On the low end, this means that Nolan is in the top .8 percent of the world’s population by income. At the high end, anti-capitalist Hamilton would consider himself in the top .2 percent, making 54 times the average of the global average income.

Let’s be real. Nolan, and bloggers like him, are paid to sit in front of a computer in air-conditioned luxury, and have the unmitigated gall to write about how they’re being oppressed, and if things aren’t picture perfect for some people, it’s necessarily the fault of the ones above him – the top .1 percent of the world – the ones who really run the show, unlike him, who has to make do with making a salary 5400 percent higher than the world’s average.

It doesn’t seem as though he has any qualms about that inequality, but he sure will take a paycheck from a billion-dollar corporation that sells ads from other billion-dollar corporations, a fair amount of which goes to seven figure compensation packages and incentives for high-ranking executives. There are never calls for Fusion, Gawker, or Univision higher-ups to get the blade, merely the ones outside the political circle of friendlies.

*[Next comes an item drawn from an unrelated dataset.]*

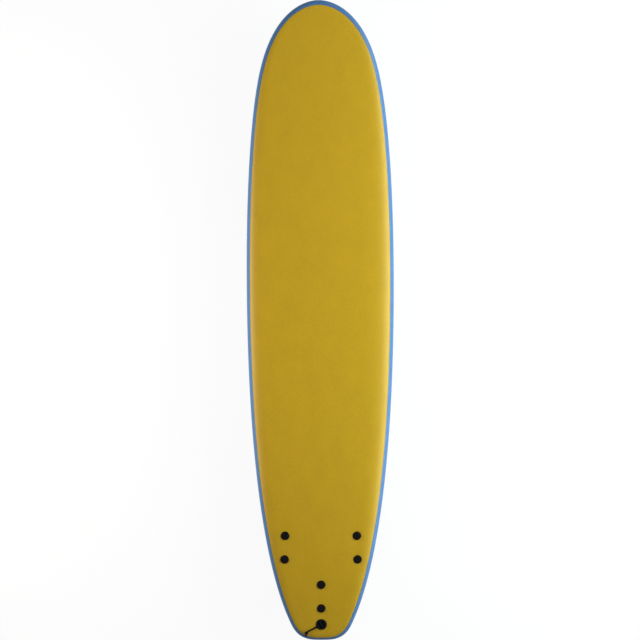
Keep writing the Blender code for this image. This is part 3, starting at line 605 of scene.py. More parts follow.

It’s abundantly clear that this sort of alarmist, far-left nonsense is rife with the arguments repeated by champagne socialists the world over – that if only we charged the rich more in taxes and eliminated incentive to succeed, the government would become more effective, compassionate, and accountable. It sets up a bogeyman that not only doesn’t exist, but flies in the face of the success-chasing nature of the human condition.

This thinking puts forward the notion that the Western world isn’t a beacon atop the mountain of human civilization, rather an oppressive force to be dismantled, all while the ones deriding it take advantage of every life-affirming perk they can before ever acknowledging that the majority of the world has no idea how to Netflix and chill.

After all, it is indeed a hard thing to realize that the mustache-twirling billionaire they’ve been hunting is but a mirror’s glance away.